By Paul R. Pace
The NASW Code of Ethics has been updated to include language that addresses the importance of personal and professional self-care, as well as revisions to standard 1.05, Cultural Competence.
The updates went into effect June 1, and incorporate changes voted on and approved by the NASW Delegate Assembly earlier this year.
To aid social workers in understanding the revisions, NASW offers a free webinar, 2021 Revisions to the NASW Code of Ethics: Self-Care and Cultural Competence.
Participants have the ability to earn 1.5 hours of continuing education credits at a nominal cost.
Terricka Hardy, NASW National Ethics Committee member; Stephanie Asare Nti, former NASW board member; and Dawn Hobdy, vice president of Ethics, Diversity and Inclusion at NASW, presented the webinar. Highlights include Hardy noting that the Code now addresses personal self-care and professional self-care as a prevention to professional impairment and illness.
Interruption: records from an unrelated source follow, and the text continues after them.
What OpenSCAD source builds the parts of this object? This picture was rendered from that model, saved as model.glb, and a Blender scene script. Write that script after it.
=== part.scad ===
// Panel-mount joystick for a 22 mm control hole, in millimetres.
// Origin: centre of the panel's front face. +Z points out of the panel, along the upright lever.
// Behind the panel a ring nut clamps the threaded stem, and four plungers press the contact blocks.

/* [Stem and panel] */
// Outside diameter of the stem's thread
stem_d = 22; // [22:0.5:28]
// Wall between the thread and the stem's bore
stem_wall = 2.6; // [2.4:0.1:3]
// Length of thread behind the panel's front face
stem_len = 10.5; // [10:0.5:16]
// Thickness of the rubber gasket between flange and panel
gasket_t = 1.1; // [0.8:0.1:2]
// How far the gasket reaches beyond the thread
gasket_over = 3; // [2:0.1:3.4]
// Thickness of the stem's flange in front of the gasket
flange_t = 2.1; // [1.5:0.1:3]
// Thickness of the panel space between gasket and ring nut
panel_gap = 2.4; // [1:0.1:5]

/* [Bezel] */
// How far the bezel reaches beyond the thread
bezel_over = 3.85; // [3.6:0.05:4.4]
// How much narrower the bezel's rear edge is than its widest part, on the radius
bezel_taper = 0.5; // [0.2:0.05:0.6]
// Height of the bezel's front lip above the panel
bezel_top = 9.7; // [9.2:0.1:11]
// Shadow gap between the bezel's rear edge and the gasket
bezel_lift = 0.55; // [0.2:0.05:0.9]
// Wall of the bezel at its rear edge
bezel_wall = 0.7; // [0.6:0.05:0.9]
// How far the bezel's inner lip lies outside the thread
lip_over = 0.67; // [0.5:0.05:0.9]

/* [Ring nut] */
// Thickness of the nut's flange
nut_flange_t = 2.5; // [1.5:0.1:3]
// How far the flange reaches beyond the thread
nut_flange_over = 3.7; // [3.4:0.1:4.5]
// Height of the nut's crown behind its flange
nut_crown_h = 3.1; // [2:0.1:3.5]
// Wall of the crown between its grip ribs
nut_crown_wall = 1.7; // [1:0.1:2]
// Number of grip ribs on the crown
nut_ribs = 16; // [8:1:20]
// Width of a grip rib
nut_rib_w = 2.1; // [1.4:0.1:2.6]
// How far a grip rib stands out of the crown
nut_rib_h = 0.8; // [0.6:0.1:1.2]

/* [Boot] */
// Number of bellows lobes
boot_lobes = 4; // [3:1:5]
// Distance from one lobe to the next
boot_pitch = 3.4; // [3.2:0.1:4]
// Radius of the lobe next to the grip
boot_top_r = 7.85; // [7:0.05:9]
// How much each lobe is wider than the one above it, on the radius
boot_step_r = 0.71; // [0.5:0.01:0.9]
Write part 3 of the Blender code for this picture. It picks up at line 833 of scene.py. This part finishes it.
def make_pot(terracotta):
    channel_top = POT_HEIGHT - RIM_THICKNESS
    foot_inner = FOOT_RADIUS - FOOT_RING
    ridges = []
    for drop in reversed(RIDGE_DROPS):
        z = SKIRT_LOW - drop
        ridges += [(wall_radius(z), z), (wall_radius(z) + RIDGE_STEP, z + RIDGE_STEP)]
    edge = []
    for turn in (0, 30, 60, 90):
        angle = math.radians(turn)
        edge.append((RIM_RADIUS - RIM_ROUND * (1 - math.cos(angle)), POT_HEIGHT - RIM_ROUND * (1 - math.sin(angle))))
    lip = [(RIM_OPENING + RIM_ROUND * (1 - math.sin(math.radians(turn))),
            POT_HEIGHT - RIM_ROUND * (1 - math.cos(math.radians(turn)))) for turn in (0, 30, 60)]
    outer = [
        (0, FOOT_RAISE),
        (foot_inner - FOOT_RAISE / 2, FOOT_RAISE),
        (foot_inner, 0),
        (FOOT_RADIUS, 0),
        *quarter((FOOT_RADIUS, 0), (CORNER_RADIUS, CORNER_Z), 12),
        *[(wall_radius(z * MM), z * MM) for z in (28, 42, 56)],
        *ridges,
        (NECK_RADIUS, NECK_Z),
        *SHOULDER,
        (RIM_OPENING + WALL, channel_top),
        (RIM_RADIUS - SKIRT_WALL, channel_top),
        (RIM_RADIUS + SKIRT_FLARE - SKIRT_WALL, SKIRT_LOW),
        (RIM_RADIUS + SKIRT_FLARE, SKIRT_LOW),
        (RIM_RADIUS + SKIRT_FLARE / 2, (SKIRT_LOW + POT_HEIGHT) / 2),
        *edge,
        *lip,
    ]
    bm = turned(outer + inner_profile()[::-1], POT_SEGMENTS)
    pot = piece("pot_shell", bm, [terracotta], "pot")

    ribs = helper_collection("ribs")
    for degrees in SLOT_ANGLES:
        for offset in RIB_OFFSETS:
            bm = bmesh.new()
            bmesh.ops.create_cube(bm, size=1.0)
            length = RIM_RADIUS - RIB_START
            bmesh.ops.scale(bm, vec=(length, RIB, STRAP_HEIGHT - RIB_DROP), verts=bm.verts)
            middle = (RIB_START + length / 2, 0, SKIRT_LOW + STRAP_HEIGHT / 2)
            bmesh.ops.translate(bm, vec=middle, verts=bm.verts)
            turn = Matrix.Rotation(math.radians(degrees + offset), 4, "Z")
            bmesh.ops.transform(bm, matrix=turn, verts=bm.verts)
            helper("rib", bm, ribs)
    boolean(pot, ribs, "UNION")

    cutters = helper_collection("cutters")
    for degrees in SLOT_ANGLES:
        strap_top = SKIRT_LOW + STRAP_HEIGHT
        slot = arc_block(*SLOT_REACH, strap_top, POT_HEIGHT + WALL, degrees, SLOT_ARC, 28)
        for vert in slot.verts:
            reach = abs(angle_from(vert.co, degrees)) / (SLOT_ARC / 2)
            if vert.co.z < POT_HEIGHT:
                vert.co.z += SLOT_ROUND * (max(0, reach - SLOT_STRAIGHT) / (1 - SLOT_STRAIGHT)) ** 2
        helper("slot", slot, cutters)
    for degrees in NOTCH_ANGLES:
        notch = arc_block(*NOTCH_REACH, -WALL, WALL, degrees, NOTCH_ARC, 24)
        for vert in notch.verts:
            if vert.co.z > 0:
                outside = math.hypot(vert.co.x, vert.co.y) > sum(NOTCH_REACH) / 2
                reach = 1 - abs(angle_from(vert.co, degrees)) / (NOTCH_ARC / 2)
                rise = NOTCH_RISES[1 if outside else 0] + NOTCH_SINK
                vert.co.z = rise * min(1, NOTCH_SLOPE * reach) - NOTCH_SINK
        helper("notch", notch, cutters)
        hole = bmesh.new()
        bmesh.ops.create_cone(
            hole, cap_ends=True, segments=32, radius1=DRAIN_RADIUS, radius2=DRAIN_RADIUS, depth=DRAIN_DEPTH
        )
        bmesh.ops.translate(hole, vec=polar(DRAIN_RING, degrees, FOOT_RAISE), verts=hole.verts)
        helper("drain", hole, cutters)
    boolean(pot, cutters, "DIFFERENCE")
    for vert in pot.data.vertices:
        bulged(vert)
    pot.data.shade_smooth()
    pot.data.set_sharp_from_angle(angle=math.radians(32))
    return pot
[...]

Practices that can promote personal well-being include exercising, meditating, adult coloring books, and engaging in hobbies. Moreover, a professional self-care list can incorporate professional development, engaging in reflective practice, managing your workload, and time management.
“In terms of self-care revisions that were made, they are aspirational,” Hardy explained. The revisions should not be used to file ethics complaints, she said.
Nti highlighted the revisions to standard 1.05, Cultural Competence. In the previous version of the standard, it was labeled Cultural Awareness and Social Diversity, Nti said. However, the former title failed to encompass all the components of cultural competency.
Cultural awareness, cultural responsiveness, cultural proficiency, cultural sensitivity, social diversity and cultural humility all play an important role in understanding cultural competence, Nti explained.
“Language is so important,” she said. “We have to be intentional about the language that we are using.”